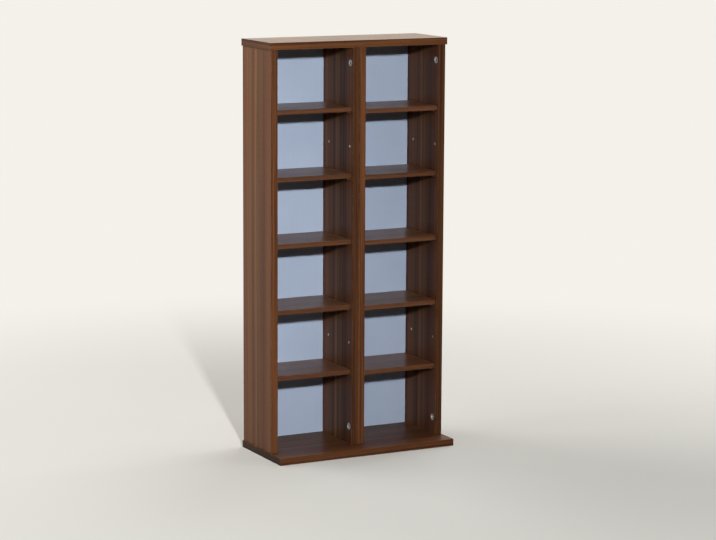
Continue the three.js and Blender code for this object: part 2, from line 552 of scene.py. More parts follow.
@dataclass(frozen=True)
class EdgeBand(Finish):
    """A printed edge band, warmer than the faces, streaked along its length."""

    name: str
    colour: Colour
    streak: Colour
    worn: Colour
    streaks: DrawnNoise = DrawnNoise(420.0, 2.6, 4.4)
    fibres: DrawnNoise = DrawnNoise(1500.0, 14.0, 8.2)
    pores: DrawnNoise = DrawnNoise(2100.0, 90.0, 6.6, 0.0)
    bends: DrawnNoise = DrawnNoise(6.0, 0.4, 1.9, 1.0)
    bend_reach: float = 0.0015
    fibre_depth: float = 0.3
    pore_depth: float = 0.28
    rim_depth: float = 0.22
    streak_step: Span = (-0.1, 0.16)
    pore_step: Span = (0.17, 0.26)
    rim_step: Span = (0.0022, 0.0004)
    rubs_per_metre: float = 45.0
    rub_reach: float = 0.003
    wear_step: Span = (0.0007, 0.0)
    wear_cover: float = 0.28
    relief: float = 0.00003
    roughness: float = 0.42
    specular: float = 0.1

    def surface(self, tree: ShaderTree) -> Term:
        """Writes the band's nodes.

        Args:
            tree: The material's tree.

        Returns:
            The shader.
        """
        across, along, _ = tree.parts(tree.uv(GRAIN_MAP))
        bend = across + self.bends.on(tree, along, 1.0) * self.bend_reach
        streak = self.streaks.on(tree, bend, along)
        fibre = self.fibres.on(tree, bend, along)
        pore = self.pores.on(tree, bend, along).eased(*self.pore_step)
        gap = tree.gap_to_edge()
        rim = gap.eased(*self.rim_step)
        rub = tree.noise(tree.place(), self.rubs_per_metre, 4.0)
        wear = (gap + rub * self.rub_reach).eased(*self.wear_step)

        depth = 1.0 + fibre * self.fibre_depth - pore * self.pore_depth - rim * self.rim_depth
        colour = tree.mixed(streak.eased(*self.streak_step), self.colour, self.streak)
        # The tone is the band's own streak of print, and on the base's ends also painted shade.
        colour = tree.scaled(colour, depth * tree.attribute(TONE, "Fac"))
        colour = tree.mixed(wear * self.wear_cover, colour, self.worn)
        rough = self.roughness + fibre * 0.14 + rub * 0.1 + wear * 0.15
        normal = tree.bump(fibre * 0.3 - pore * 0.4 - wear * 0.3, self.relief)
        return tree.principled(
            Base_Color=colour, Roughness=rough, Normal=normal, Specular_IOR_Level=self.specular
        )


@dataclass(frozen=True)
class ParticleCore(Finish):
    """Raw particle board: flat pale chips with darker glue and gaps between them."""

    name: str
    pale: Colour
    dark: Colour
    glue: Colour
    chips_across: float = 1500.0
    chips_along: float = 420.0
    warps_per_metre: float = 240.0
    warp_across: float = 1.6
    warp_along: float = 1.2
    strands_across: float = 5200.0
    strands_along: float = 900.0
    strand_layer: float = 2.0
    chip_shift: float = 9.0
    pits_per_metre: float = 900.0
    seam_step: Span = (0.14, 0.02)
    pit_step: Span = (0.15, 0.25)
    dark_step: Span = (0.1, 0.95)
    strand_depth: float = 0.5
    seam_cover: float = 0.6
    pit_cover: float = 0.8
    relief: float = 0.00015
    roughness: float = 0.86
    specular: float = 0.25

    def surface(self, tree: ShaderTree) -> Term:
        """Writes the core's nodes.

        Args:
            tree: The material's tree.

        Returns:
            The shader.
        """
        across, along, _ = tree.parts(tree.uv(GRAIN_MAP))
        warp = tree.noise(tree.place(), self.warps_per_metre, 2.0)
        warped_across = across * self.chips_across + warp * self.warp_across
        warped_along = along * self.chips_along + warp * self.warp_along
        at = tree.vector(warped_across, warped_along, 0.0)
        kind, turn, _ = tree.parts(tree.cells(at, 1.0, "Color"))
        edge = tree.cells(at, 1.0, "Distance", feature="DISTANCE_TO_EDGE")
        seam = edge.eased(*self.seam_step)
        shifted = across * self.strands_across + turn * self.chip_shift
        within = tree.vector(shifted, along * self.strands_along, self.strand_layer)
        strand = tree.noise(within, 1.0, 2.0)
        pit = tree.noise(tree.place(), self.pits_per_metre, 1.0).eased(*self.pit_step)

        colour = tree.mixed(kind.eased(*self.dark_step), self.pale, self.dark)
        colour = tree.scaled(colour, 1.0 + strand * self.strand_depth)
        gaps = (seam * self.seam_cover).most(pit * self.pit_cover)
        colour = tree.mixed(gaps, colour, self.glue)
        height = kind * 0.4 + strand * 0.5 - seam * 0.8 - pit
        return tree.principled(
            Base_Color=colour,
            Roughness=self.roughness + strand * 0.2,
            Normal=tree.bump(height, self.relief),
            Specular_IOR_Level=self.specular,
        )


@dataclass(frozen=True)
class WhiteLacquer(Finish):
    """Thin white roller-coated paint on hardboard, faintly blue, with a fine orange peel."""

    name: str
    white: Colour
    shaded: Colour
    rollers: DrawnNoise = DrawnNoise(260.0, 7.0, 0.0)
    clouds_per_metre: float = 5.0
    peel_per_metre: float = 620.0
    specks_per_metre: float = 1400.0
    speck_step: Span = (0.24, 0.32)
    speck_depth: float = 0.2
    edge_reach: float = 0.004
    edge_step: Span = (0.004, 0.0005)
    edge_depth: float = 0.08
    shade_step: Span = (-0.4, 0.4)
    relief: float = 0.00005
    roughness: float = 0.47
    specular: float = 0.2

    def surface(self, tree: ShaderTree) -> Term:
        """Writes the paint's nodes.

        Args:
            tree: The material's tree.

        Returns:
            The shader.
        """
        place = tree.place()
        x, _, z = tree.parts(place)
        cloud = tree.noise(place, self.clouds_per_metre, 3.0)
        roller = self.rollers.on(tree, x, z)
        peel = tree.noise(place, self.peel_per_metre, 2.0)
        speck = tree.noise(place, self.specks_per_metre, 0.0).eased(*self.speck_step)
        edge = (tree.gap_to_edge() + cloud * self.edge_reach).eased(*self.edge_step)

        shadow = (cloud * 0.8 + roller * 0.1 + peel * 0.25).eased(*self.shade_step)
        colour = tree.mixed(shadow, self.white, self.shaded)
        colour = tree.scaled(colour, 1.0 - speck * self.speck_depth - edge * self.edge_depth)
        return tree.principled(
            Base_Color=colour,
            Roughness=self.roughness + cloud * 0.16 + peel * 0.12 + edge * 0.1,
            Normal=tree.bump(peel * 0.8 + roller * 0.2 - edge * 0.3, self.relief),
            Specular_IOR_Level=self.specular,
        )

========

§ WHAT IS BEING ASKED: Starting with the first line of the data above, copy each line exactly until you reach the line with "edge band, warmer"; include that line as well.

§ EXERCISE OUTPUT:
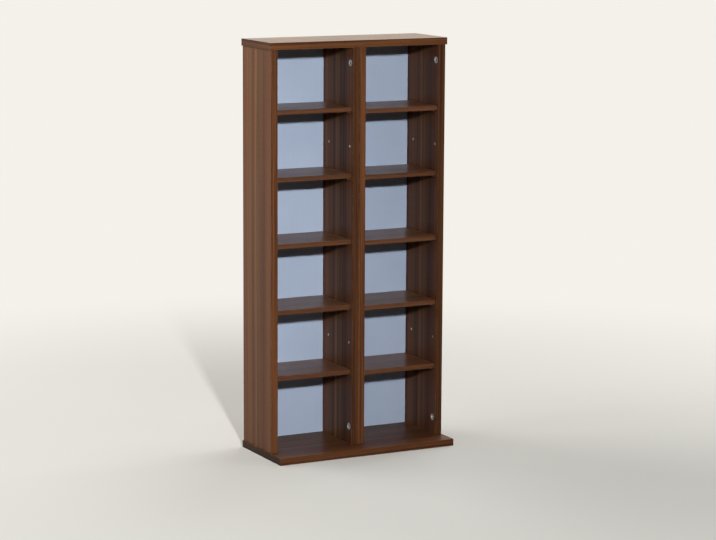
Continue the three.js and Blender code for this object: part 2, from line 552 of scene.py. More parts follow.
@dataclass(frozen=True)
class EdgeBand(Finish):
    """A printed edge band, warmer than the faces, streaked along its length."""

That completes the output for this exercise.